Colorado passes a civil unions bill, and Indiana is busy trying to write discrimination into the state constitution. Why are we living here instead of there?

It’s been a long time since we’ve been in touch. Are we a couple of slackers or what?! It’s not that we haven’t been busy reading, working, observing and thinking (uh oh!), and it’s certainly not that we didn’t want to share our opinions with our wonderful readers. In fact we weren’t sure why we’ve been so quiet until we realized how angry we were and that the anger forced us to be silent for awhile.

"Certainly it was a simpler time that conveyed a sense of personal safety and security."Angry at what, you say? Oh, just where to begin. Perhaps what really set the emotional storm clouds scudding across our own personal horizon was receipt of a couple of those seemingly harmless, wishful thinking e-mails we received from a well-intentioned friend who was all about returning to our childhood, nostalgia for the many western-themed TV shows and just how great the ‘50s were.

Sure, some of it was fun with a reminder of those wax bottles filled with colored sugar water or flying down the street on scooters or running around the neighborhood with all the kids and no parental supervision. We could even make up our own rules, and do-overs were an acceptable and easy way to resolve differences.

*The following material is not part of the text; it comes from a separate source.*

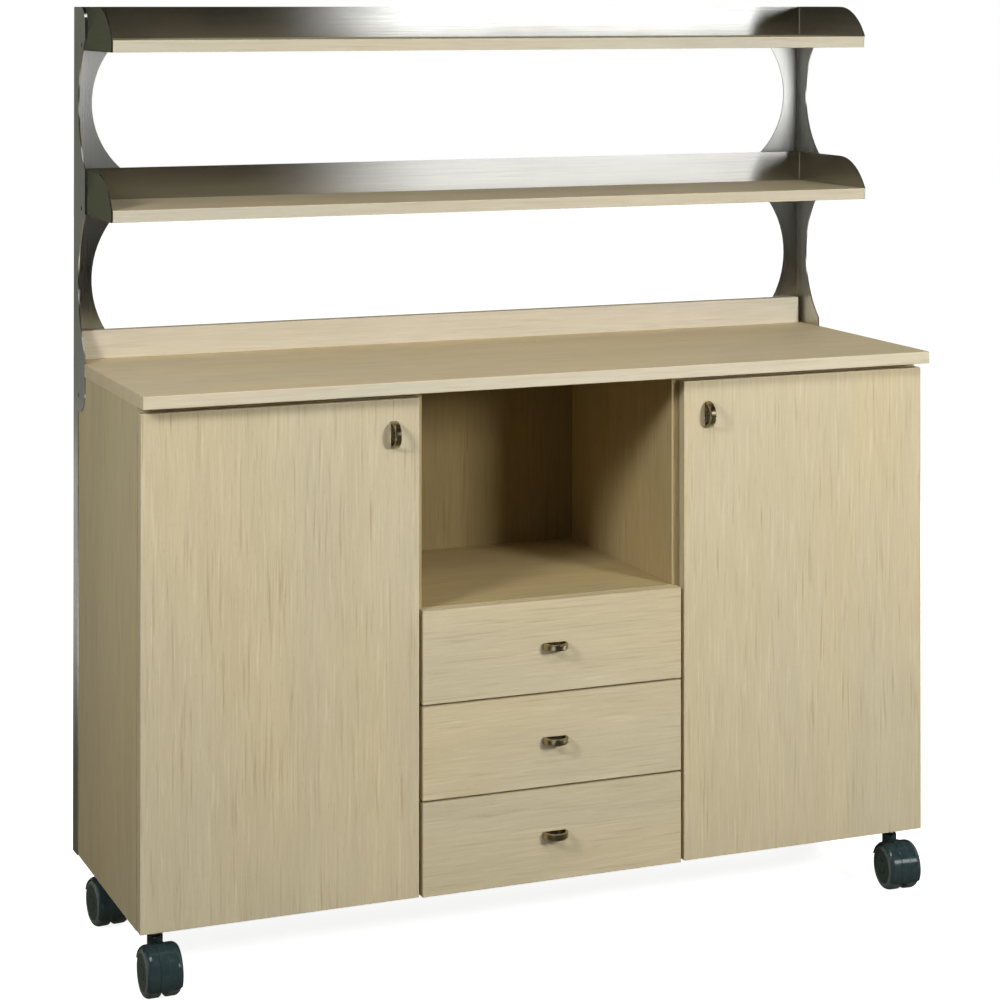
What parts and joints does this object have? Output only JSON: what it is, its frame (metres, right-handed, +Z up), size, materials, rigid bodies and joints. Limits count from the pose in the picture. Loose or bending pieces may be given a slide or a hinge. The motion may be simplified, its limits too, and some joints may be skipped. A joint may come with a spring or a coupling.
{
  "type": "waiter service station",
  "caption": "Oak waiter service station on castors: two cupboards, an open niche over drawers, and two open shelves on scalloped steel uprights.",
  "frame": {"origin": "on the floor under the middle of the station's overall box", "axes": "+X to the station's right seen from the front, +Y to the back, +Z up; the doors and drawers face -Y"},
  "size_m": [1.35, 0.457, 1.483],
  "materials": {
    "oak_board": "satin lacquered light oak, straight grain",
    "birch_ply": "clear lacquered birch",
    "stainless_sheet": "satin stainless sheet",
    "screw_steel": "bright screw head",
    "satin_nickel": "satin nickel plate",
    "hinge_steel": "nickel-plated pressed steel",
    "zinc_steel": "bright zinc plate",
    "castor_plastic": "semi-gloss anthracite moulded plastic"
  },
  "bodies": {
    "cabinet": {"back_panel": "oak_board", "bottom_panel": "oak_board", "castor_stems": "zinc_steel", "cupboard_shelf_left": "oak_board", "cupboard_shelf_right": "oak_board", "drawer_runners": "birch_ply", "hinge_arms": "hinge_steel", "niche_floor": "oak_board", "partition_left": "oak_board", "partition_right": "oak_board", "rear_upstand": "oak_board", "shelf_board_lower": "oak_board", "shelf_board_upper": "oak_board", "shelf_pins": "zinc_steel", "shelf_rail_lower": "stainless_sheet", "shelf_rail_upper": "stainless_sheet", "side_panel_left": "oak_board", "side_panel_right": "oak_board", "steelwork_screws": "screw_steel", "top_rails": "oak_board", "upright_left": "stainless_sheet", "upright_right": "stainless_sheet", "worktop": "oak_board"},
    "left_door": {"door_left": "oak_board", "hinge_cups_left": "hinge_steel", "hinge_pins_left": "zinc_steel", "door_pull_left": "satin_nickel"},
    "right_door": {"door_right": "oak_board", "hinge_cups_right": "hinge_steel", "hinge_pins_right": "zinc_steel", "door_pull_right": "satin_nickel"},
    "bottom_drawer": {"drawer_front_bottom": "oak_board", "drawer_box_bottom": "birch_ply", "drawer_bottom_bottom": "birch_ply", "drawer_pull_bottom": "satin_nickel"},
    "middle_drawer": {"drawer_front_middle": "oak_board", "drawer_box_middle": "birch_ply", "drawer_bottom_middle": "birch_ply", "drawer_pull_middle": "satin_nickel"},
    "top_drawer": {"drawer_front_top": "oak_board", "drawer_box_top": "birch_ply", "drawer_bottom_top": "birch_ply", "drawer_pull_top": "satin_nickel"},
    "castor_front_left": {"castor_housing_front_left": "castor_plastic", "castor_axle_front_left": "zinc_steel"},
    "wheel_front_left_a": {"castor_wheel_front_left_a": "castor_plastic"},
    "wheel_front_left_b": {"castor_wheel_front_left_b": "castor_plastic"},
    "castor_front_right": {"castor_housing_front_right": "castor_plastic", "castor_axle_front_right": "zinc_steel"},
    "wheel_front_right_a": {"castor_wheel_front_right_a": "castor_plastic"},
    "wheel_front_right_b": {"castor_wheel_front_right_b": "castor_plastic"},
    "castor_rear_left": {"castor_housing_rear_left": "castor_plastic", "castor_axle_rear_left": "zinc_steel"},
    "wheel_rear_left_a": {"castor_wheel_rear_left_a": "castor_plastic"},
    "wheel_rear_left_b": {"castor_wheel_rear_left_b": "castor_plastic"},
    "castor_rear_right": {"castor_housing_rear_right": "castor_plastic", "castor_axle_rear_right": "zinc_steel"},
    "wheel_rear_right_a": {"castor_wheel_rear_right_a": "castor_plastic"},
    "wheel_rear_right_b": {"castor_wheel_rear_right_b": "castor_plastic"}
  },
  "joints": [
    {"name": "left_door_hinge", "type": "hinge", "parent": "cabinet", "child": "left_door", "pos_m": [-0.6649, -0.195, 0.1], "axis": [0, 0, -1], "range_deg": [0, 100]},
    {"name": "right_door_hinge", "type": "hinge", "parent": "cabinet", "child": "right_door", "pos_m": [0.6649, -0.195, 0.1], "axis": [0, 0, 1], "range_deg": [0, 100]},
    {"name": "bottom_drawer_slide", "type": "slide", "parent": "cabinet", "child": "bottom_drawer", "axis": [0, -1, 0], "range_m": [0, 0.26]},
    {"name": "middle_drawer_slide", "type": "slide", "parent": "cabinet", "child": "middle_drawer", "axis": [0, -1, 0], "range_m": [0, 0.26]},
    {"name": "top_drawer_slide", "type": "slide", "parent": "cabinet", "child": "top_drawer", "axis": [0, -1, 0], "range_m": [0, 0.26]},
    {"name": "castor_swivel_front_left", "type": "hinge", "parent": "cabinet", "child": "castor_front_left", "pos_m": [-0.638, -0.1585, 0.1], "axis": [0, 0, 1], "continuous": true},
    {"name": "wheel_spin_front_left_a", "type": "hinge", "parent": "castor_front_left", "child": "wheel_front_left_a", "pos_m": [-0.638, -0.1865, 0.0375], "axis": [1, 0, 0], "continuous": true},
    {"name": "wheel_spin_front_left_b", "type": "hinge", "parent": "castor_front_left", "child": "wheel_front_left_b", "pos_m": [-0.638, -0.1865, 0.0375], "axis": [1, 0, 0], "continuous": true},
    {"name": "castor_swivel_front_right", "type": "hinge", "parent": "cabinet", "child": "castor_front_right", "pos_m": [0.638, -0.1585, 0.1], "axis": [0, 0, 1], "continuous": true},
    {"name": "wheel_spin_front_right_a", "type": "hinge", "parent": "castor_front_right", "child": "wheel_front_right_a", "pos_m": [0.63556, -0.18639, 0.0375], "axis": [0.9962, -0.0872, 0], "continuous": true},
    {"name": "wheel_spin_front_right_b", "type": "hinge", "parent": "castor_front_right", "child": "wheel_front_right_b", "pos_m": [0.63556, -0.18639, 0.0375], "axis": [0.9962, -0.0872, 0], "continuous": true},
    {"name": "castor_swivel_rear_left", "type": "hinge", "parent": "cabinet", "child": "castor_rear_left", "pos_m": [-0.638, 0.1725, 0.1], "axis": [0, 0, 1], "continuous": true},
    {"name": "wheel_spin_rear_left_a", "type": "hinge", "parent": "castor_rear_left", "child": "wheel_rear_left_a", "pos_m": [-0.63556, 0.14461, 0.0375], "axis": [0.9962, 0.0872, 0], "continuous": true},
    {"name": "wheel_spin_rear_left_b", "type": "hinge", "parent": "castor_rear_left", "child": "wheel_rear_left_b", "pos_m": [-0.63556, 0.14461, 0.0375], "axis": [0.9962, 0.0872, 0], "continuous": true},
    {"name": "castor_swivel_rear_right", "type": "hinge", "parent": "cabinet", "child": "castor_rear_right", "pos_m": [0.638, 0.1725, 0.1], "axis": [0, 0, 1], "continuous": true},
    {"name": "wheel_spin_rear_right_a", "type": "hinge", "parent": "castor_rear_right", "child": "wheel_rear_right_a", "pos_m": [0.63556, 0.14461, 0.0375], "axis": [0.9962, -0.0872, 0], "continuous": true},
    {"name": "wheel_spin_rear_right_b", "type": "hinge", "parent": "castor_rear_right", "child": "wheel_rear_right_b", "pos_m": [0.63556, 0.14461, 0.0375], "axis": [0.9962, -0.0872, 0], "continuous": true}
  ]
}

Certainly it was a simpler time that conveyed a sense of personal safety and security -- one in which the adults had all the answers, and while we kids had lots of questions, we knew better than to ask too many because there were so many things that just weren’t discussed. It would be too rude, the adults didn’t know the answer -- or, well it was one of those things that we just don’t talk about. There was a lot of the last.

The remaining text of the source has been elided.